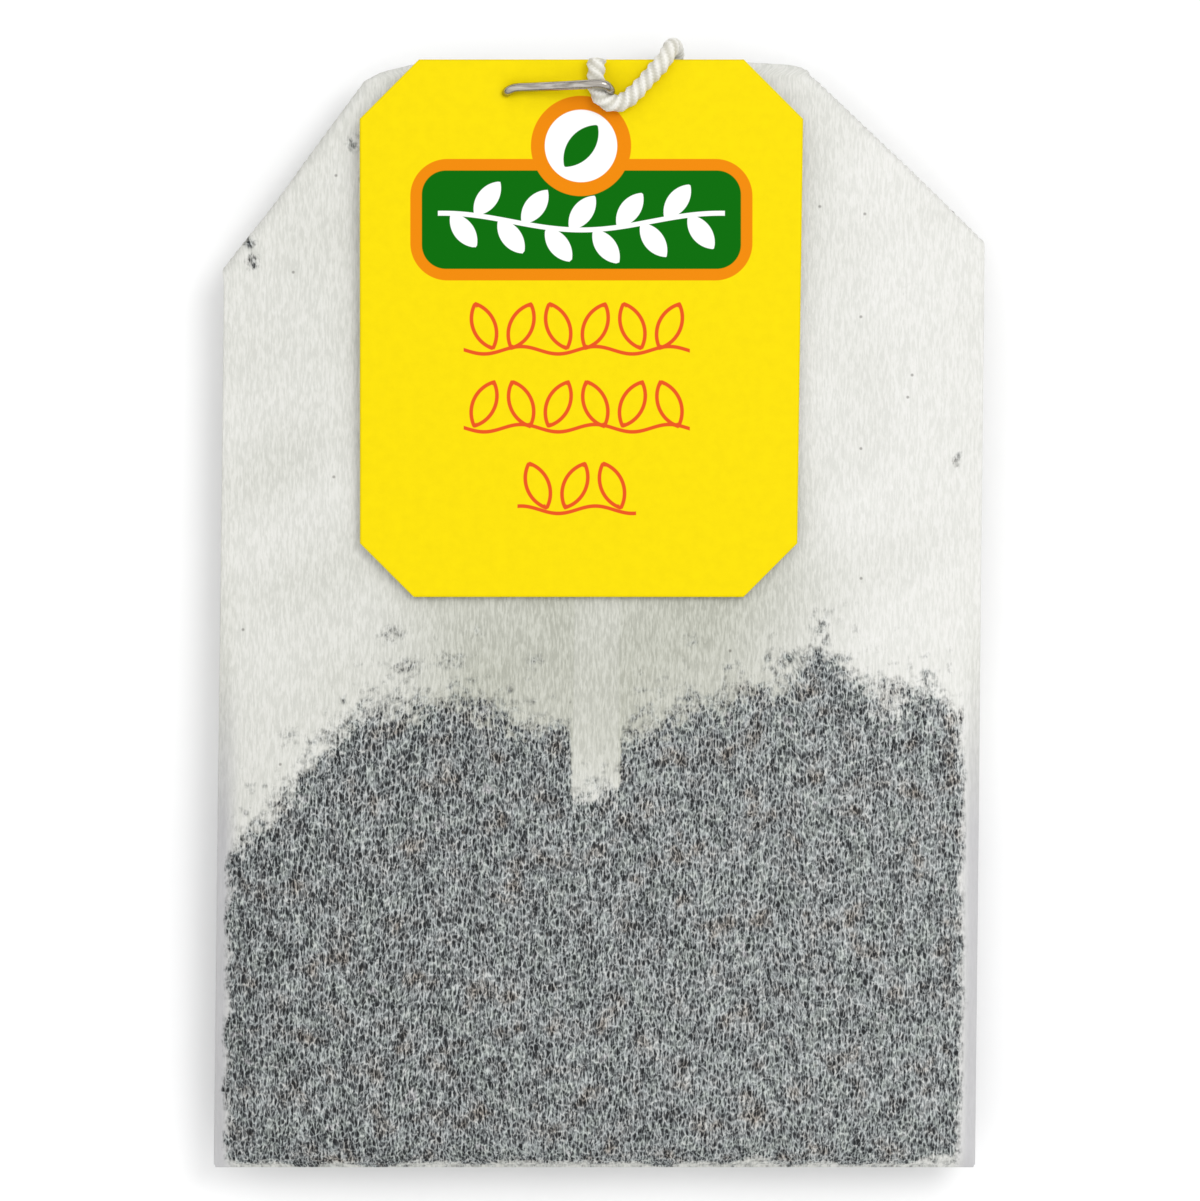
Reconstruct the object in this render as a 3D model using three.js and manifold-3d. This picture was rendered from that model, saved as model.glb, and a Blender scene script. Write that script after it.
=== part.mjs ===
// Double-chamber tea bag, lying on its back: folded filter paper, two doses of tea, thread, tag
// and two wire staples. Millimetres: X runs across the bag, Y up the bag to its folded head,
// Z up from the surface that it lies on. The origin is under the middle of the bag.
import * as THREE from 'three';
import { mergeVertices } from 'three/addons/utils/BufferGeometryUtils.js';
import Module from 'manifold-3d';

const wasm = await Module();
wasm.setup();

// Driving dimensions: the folded paper
const width = 41;
const height = 60;
const midPlane = 3.2; // level of the slot between the two chambers
const ply = 0.06; // one thickness of filter paper
const plyGap = 0.03; // air left between two plies that lie together
const frontFill = 2.4; // thickness of the filled front chamber
const chamberGap = 0.3; // half the room that the tucked bottom needs between the chambers
const plateau = { halfWidth: 12, low: -25, high: -13 }; // where a chamber is at its thickest
const fillTop = 3; // where the chambers have thinned out to bare paper
const seam = { halfWidth: 1.4, plies: 0.1 }; // lengthwise folded seam, on each inner face
const chamberTop = 18.3; // above this the two tubes lie flat together as one stack
const footInset = 0.17; // from the bag's lowest edge up to the chambers' lowest
const tuckDepth = 9; // how far the bottom is folded up between the chambers
const flapDepth = 8.5; // how far the head is folded down over the back
const shoulders = {
  left: { side: 18.8, top: -12.2 },
  right: { side: 19.9, top: 10.5 },
};

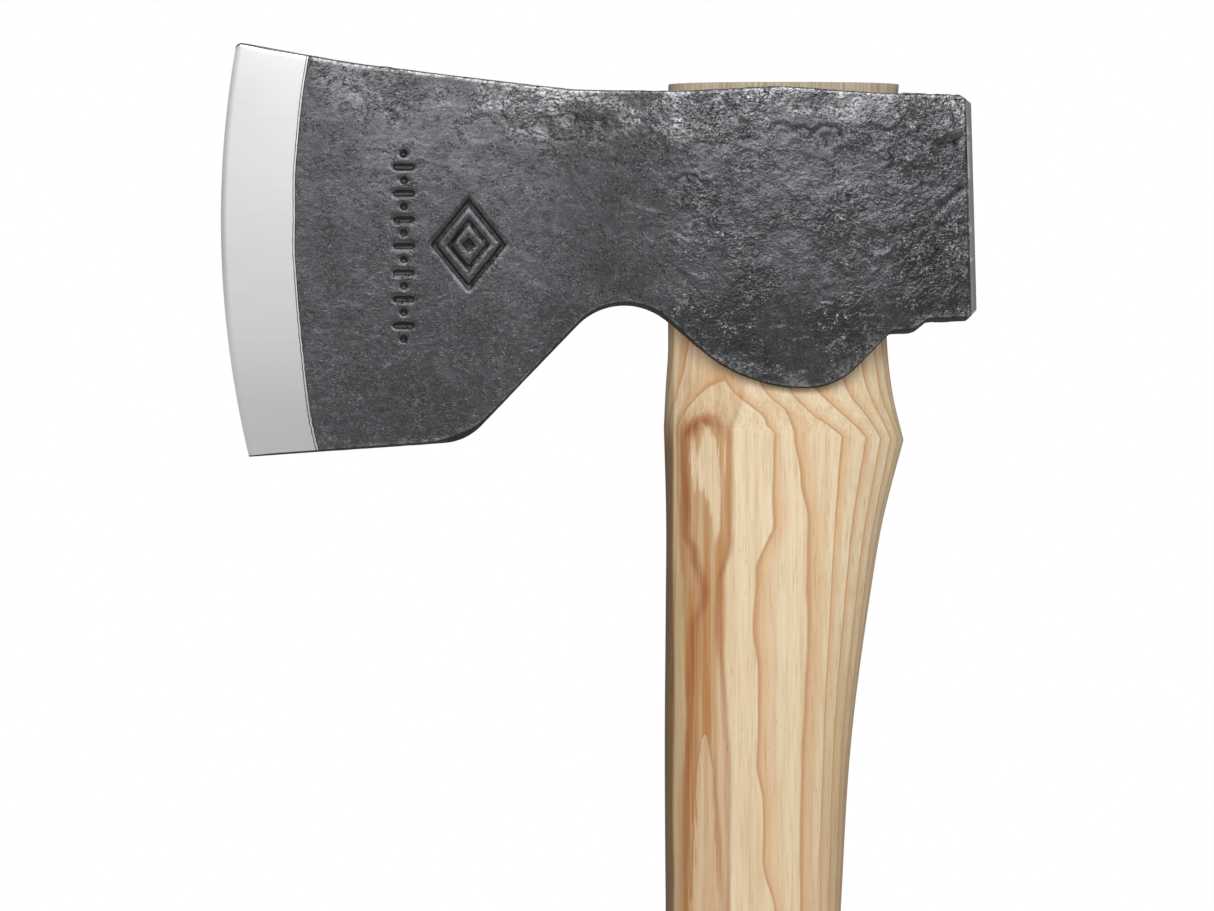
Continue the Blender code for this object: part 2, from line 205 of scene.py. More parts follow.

> Job
Write the entries again, exactly as they stand.

> Expected answer
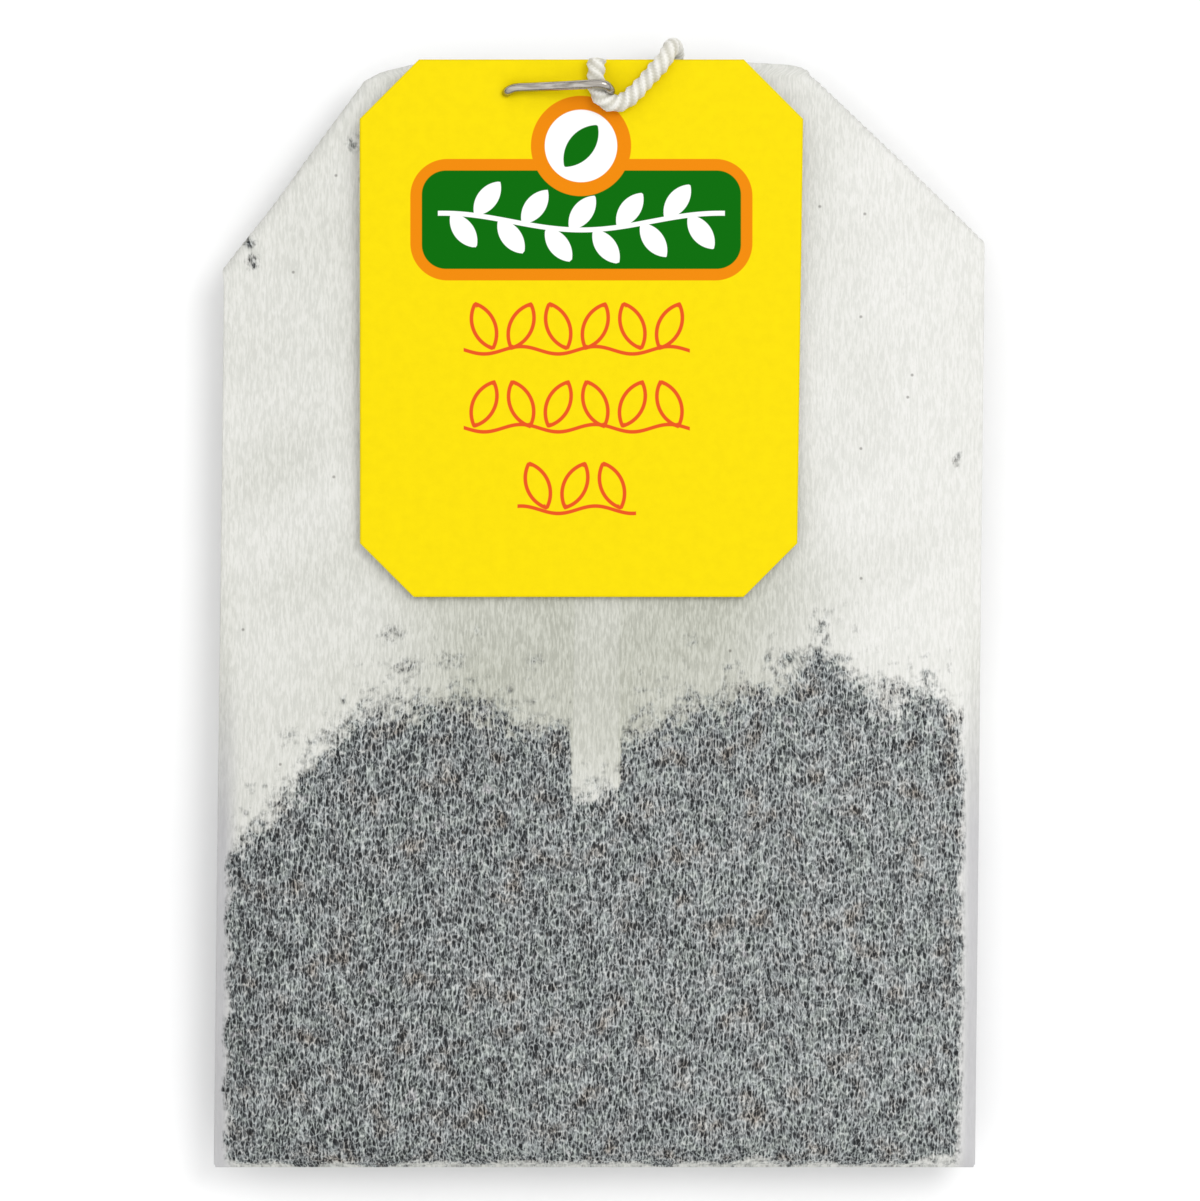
Reconstruct the object in this render as a 3D model using three.js and manifold-3d. This picture was rendered from that model, saved as model.glb, and a Blender scene script. Write that script after it.
=== part.mjs ===
// Double-chamber tea bag, lying on its back: folded filter paper, two doses of tea, thread, tag
// and two wire staples. Millimetres: X runs across the bag, Y up the bag to its folded head,
// Z up from the surface that it lies on. The origin is under the middle of the bag.
import * as THREE from 'three';
import { mergeVertices } from 'three/addons/utils/BufferGeometryUtils.js';
import Module from 'manifold-3d';

const wasm = await Module();
wasm.setup();

// Driving dimensions: the folded paper
const width = 41;
const height = 60;
const midPlane = 3.2; // level of the slot between the two chambers
const ply = 0.06; // one thickness of filter paper
const plyGap = 0.03; // air left between two plies that lie together
const frontFill = 2.4; // thickness of the filled front chamber
const chamberGap = 0.3; // half the room that the tucked bottom needs between the chambers
const plateau = { halfWidth: 12, low: -25, high: -13 }; // where a chamber is at its thickest
const fillTop = 3; // where the chambers have thinned out to bare paper
const seam = { halfWidth: 1.4, plies: 0.1 }; // lengthwise folded seam, on each inner face
const chamberTop = 18.3; // above this the two tubes lie flat together as one stack
const footInset = 0.17; // from the bag's lowest edge up to the chambers' lowest
const tuckDepth = 9; // how far the bottom is folded up between the chambers
const flapDepth = 8.5; // how far the head is folded down over the back
const shoulders = {
  left: { side: 18.8, top: -12.2 },
  right: { side: 19.9, top: 10.5 },
};

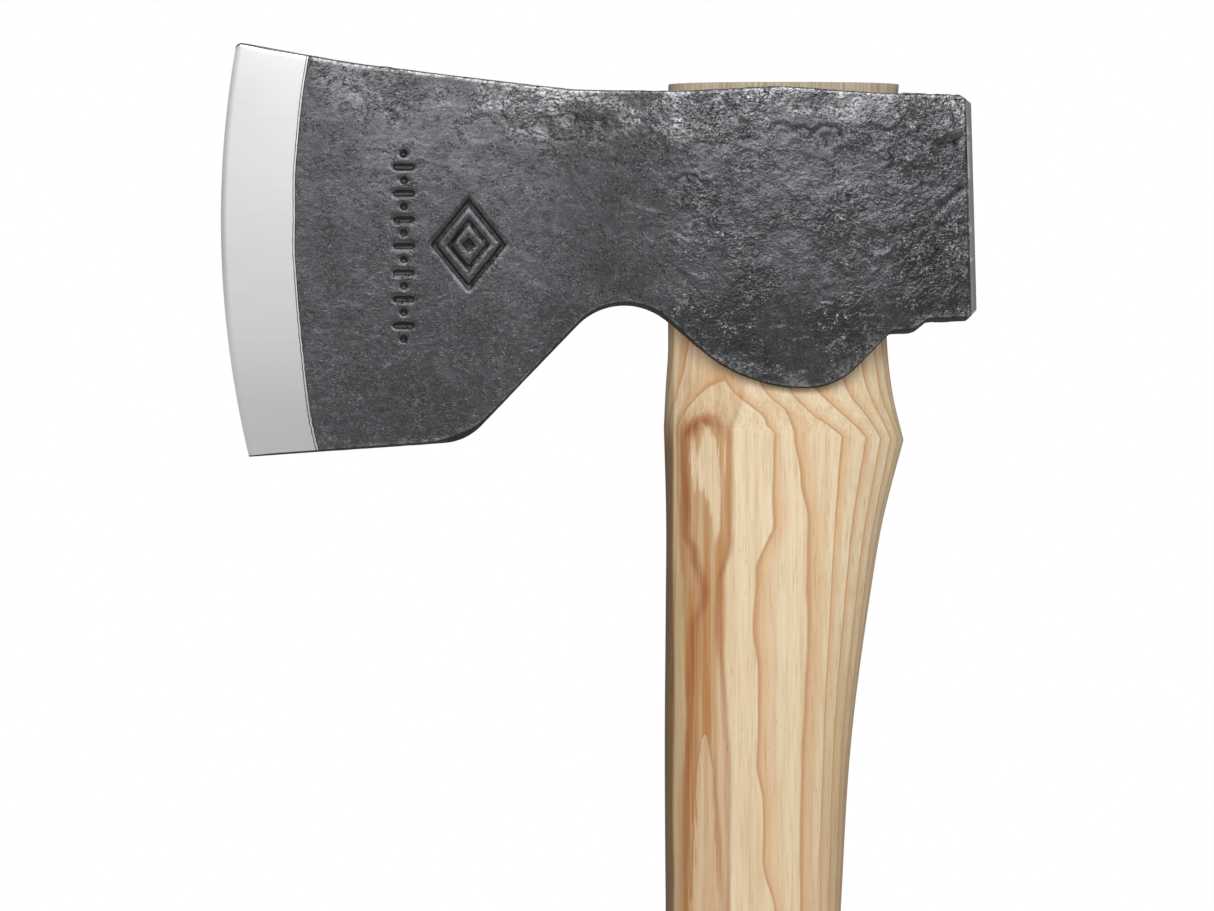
Continue the Blender code for this object: part 2, from line 205 of scene.py. More parts follow.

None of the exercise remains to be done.